Teman saya pun menginterogasi sang anak yang berusia 13 tahun, perihal kenapa tembok pagar bisa jebol dan siapa yang melakukannya.
Sang anak dengan mimik takut menjawab "aku ma...". Teman saya bertanya apa alasan sang anak melakukan hal tersebut, dan dijawab dengan singkat "bosan ma..."
Tentu saja teman saya terkejut dengan jawaban sang anak yang tidak pernah ia duga sebelumnya. Ia pun berusaha untuk menginstropeksi diri atas pengasuhan yang selama ini dilakukan bersama anak.
Teman saya menyadari, sebagai orangtua tunggal pasca berpisah dengan suami, membuatnya harus ekstra sibuk bekerja untuk mencukupi kebutuhan sehari-hari, sehingga banyak waktu yang hilang bersama anak.
Mungkin, bagi beberapa orang, hal ini biasa saja, tapi sebenarnya dari sinilah awal kesehatan anak mulai terganggu. Orangtua yang aware akan bisa memahami bahwa ini tidak boleh dibiarkan. Artinya, harus segera ditangani agar tidak terjadi hal-hal berikutnya yang lebih membahayakan.
Jika bagi orang dewasa, barangkali rasa bosan sudah bisa disikapi dengan bijak, lantas bagaimana dengan anak? Tentu ini harus menjadi perhatian besar bagi para orangtua. Ketika anak sudah merasa bosan dengan diikuti aktivitas-aktivitas yang tidak sewajarnya, maka segera lakukan tindakan, jangan dibiarkan.
Menurut Goldberd, Eastwood,Laurdia & Danckert (2011), "kebosanan merupakan masalah biasa dan wajar dialami oleh setiap individu namun dapat menyebabkan depresi jika dibiarkan berlarut-larut".
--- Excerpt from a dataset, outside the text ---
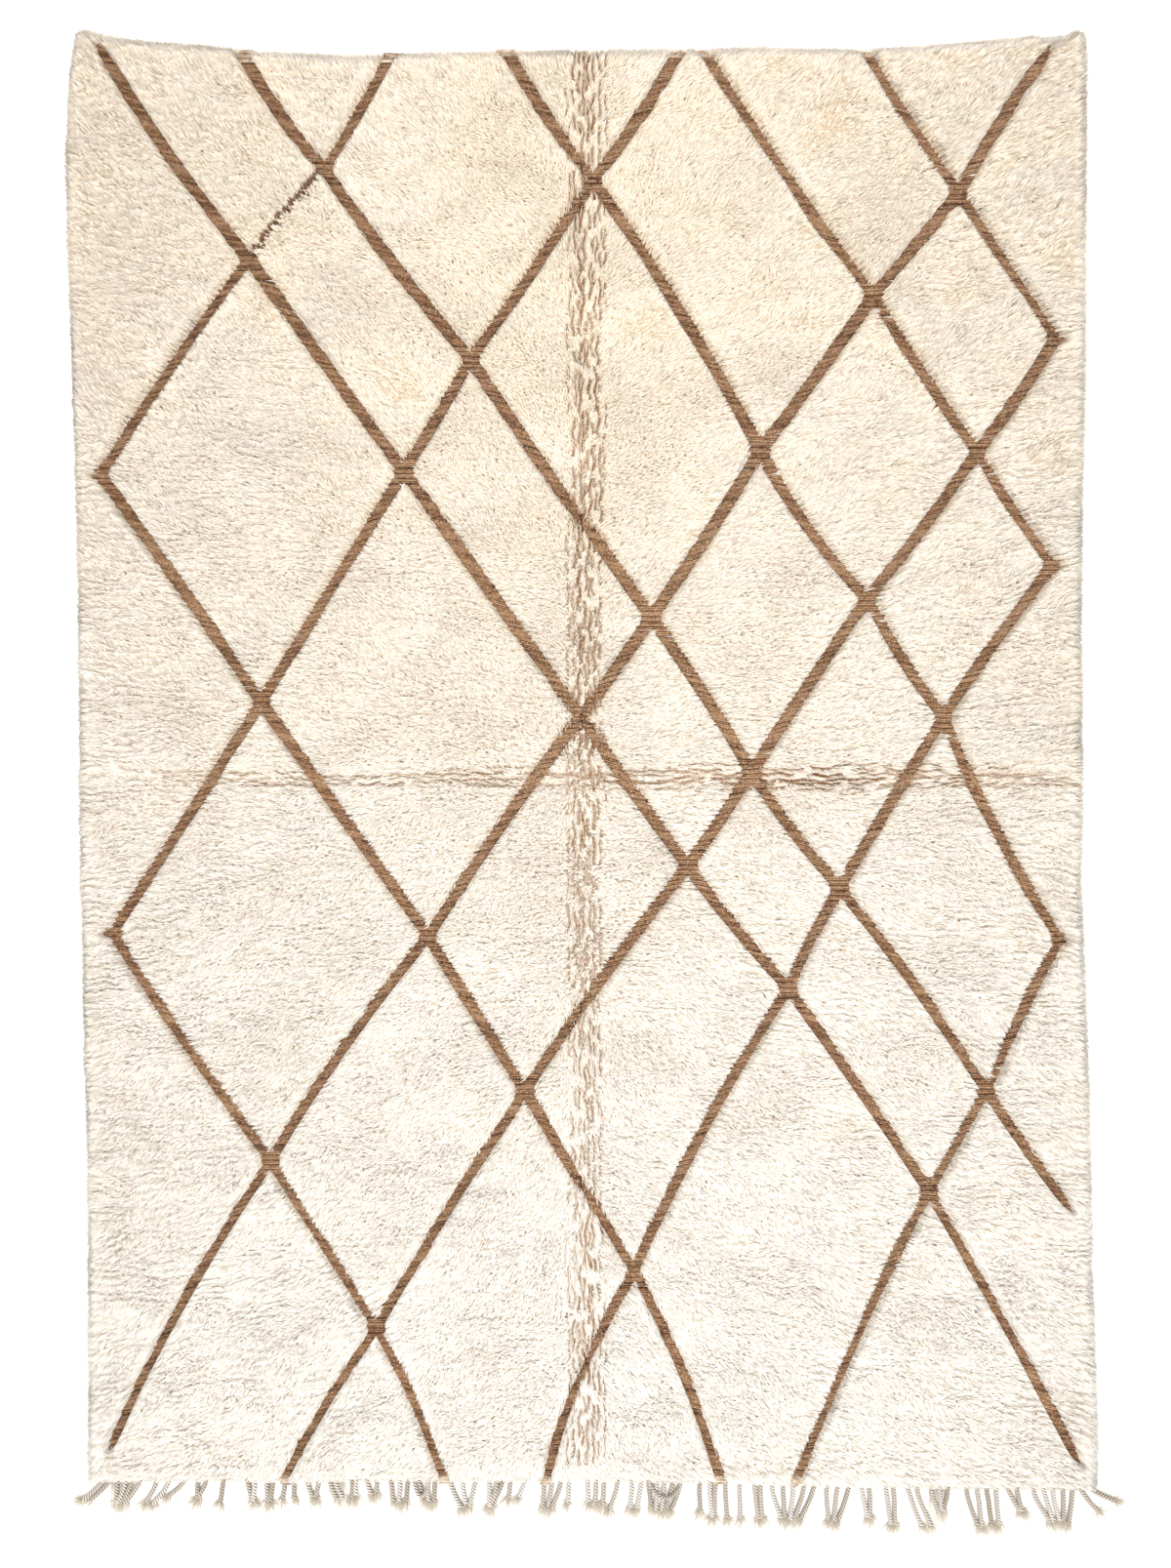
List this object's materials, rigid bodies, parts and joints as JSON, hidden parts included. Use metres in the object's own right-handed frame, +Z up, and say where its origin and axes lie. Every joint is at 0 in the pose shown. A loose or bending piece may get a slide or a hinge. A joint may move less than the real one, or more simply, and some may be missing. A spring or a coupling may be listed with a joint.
{
  "type": "beni ourain shag rug",
  "caption": "Rectangular hand-knotted shag rug with a sunk diamond lattice of low brown lines and a plied warp fringe at one end, lying flat.",
  "frame": {"origin": "under the middle of the rug, on the floor it lies on", "axes": "+Z up, +X across the rug, +Y along the rug away from the fringe"},
  "size_m": [1.7506, 2.4975, 0.03],
  "materials": {
    "white_wool": "undyed cream wool shag",
    "plied_warp": "plied undyed wool cord",
    "brown_wool": "natural brown wool rows, clipped short",
    "woven_ground": "plain woven wool ground"
  },
  "bodies": {
    "root": {"shag_rug": "white_wool", "warp_fringe": "plied_warp"}
  },
  "joints": []
}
Jelas, dari sini kita bisa memahami bahwa rasa bosan merupakan masalah psikologis yang apabila dibiarkan bisa menyebabkan depresi atau gangguan mental lainnya.
Lalu, bagaimana orangtua harus bersikap jika mendapati anak yang sedang merasa bosan?
Pertama, telaah terlebih dahulu rasa bosan sang anak. Meski harus diwaspadai, tapi ingat bahwa rasa bosan adalah hal yang wajar dan bisa dialami oleh siapa saja.
Kedua, hindari panik yang berlebihan. Tetap tenang meski ada rasa khawatir. Sikap yang tenang akan membantu mengkondusifkan keadaan.